18. No passado dia 21 de Janeiro, Manuel de Melo deu entrada no Tribunal Administrativo de Círculo de Lisboa a uma providência cautelar, com pedido de suspensão da executoriedade do acto administrativo da suspensão preventiva.
19. No dia 24 de Janeiro será apresentada ao Ministério Público queixa criminal contra a Consul Geral e o Ministro dos Negócios Estangeiros, por difamação, que tem origem numa carta dirigida pela referida funcionária ao Ministério, mas cujo conteudo, tendo sido aceite e confirmado pelo Ministro, o torna a ele próprio pessoalmente responsável pela ofensa à honra de Manuel de Melo.
20. Se havia dúvidas sobre o envolvimento pessoal do Ministro dos Negócios Estrangeiros nesta “operação” elas desvaneceram-se com o teor do comunicado emitido pelo Ministério.

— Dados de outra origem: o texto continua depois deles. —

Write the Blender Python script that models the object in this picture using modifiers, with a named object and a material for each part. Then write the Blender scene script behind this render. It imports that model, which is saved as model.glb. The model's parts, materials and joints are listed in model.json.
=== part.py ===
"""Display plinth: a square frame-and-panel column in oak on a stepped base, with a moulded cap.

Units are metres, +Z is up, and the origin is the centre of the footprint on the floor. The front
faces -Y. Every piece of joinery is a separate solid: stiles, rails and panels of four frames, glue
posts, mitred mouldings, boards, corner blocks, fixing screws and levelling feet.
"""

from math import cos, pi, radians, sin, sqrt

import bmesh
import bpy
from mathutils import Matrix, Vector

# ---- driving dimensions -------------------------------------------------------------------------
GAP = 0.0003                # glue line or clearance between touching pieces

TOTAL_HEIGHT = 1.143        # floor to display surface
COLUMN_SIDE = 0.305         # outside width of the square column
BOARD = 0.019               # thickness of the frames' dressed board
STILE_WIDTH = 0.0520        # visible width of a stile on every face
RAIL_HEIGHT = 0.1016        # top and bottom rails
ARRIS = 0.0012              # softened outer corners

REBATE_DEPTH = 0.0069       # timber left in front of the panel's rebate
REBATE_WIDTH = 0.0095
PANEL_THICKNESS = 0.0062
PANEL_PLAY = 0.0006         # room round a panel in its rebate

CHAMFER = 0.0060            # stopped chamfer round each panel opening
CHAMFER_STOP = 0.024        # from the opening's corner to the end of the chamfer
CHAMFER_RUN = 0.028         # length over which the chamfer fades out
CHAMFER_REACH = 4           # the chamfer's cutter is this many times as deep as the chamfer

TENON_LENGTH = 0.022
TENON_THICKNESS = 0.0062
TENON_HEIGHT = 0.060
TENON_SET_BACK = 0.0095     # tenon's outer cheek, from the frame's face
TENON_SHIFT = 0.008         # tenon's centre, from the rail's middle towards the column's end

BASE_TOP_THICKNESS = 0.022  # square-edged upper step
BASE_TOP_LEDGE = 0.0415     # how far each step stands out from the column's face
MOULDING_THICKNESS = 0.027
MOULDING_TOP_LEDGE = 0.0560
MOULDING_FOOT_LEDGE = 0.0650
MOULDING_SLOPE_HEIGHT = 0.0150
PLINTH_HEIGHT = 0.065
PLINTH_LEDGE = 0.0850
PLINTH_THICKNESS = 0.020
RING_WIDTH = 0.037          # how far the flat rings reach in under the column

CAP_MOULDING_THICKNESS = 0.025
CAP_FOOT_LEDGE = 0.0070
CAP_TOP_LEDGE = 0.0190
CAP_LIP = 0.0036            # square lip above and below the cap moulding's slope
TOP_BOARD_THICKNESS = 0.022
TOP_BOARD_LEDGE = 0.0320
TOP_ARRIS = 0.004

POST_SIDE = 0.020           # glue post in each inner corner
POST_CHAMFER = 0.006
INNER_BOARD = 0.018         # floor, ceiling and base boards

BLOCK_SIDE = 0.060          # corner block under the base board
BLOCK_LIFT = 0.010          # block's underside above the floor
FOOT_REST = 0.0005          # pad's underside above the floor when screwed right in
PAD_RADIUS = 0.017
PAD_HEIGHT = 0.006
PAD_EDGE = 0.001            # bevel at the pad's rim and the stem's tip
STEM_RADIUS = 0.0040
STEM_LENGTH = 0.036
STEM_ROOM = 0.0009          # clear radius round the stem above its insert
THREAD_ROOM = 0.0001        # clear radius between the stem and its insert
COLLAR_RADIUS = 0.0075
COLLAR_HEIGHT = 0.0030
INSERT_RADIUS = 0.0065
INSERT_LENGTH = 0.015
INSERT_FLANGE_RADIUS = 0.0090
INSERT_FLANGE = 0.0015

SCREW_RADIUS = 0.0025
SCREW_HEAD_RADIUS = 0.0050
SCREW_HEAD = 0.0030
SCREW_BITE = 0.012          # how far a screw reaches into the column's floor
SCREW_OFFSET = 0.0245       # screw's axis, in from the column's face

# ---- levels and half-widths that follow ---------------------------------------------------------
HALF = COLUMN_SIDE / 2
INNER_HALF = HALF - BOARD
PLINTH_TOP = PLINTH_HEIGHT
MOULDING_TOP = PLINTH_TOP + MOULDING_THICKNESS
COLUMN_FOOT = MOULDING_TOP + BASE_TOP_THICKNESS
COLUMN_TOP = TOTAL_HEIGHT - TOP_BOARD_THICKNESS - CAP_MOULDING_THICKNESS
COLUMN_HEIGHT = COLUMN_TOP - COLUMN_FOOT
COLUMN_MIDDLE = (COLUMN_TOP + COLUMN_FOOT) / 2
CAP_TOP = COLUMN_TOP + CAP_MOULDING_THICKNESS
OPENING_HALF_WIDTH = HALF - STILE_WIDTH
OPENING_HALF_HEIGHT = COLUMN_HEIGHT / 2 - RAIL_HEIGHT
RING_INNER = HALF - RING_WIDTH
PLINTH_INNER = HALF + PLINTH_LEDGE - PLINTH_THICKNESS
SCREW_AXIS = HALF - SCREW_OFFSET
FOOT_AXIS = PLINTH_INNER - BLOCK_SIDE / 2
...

21. Não sendo nosso hábito trazer em público informações sobre processos pendentes, não podemos deixar de divulgar estas informações, para a defesa da honra do nosso constituinte, num momento especialíssimo como é o do envolvimento numa campanha política, adiantando que elas comportam dados mínimos para a compreensão da situação, mantendo-se reservada matéria que é da maior gravidade, mas que não deve ser lançada na opinião pública para que, sem prejuizo da responsabilização dos respectivos agentes, não saia ofendida a imagem do Estado, para além dos limites estritamente necessários à defesa a honra e da verdade.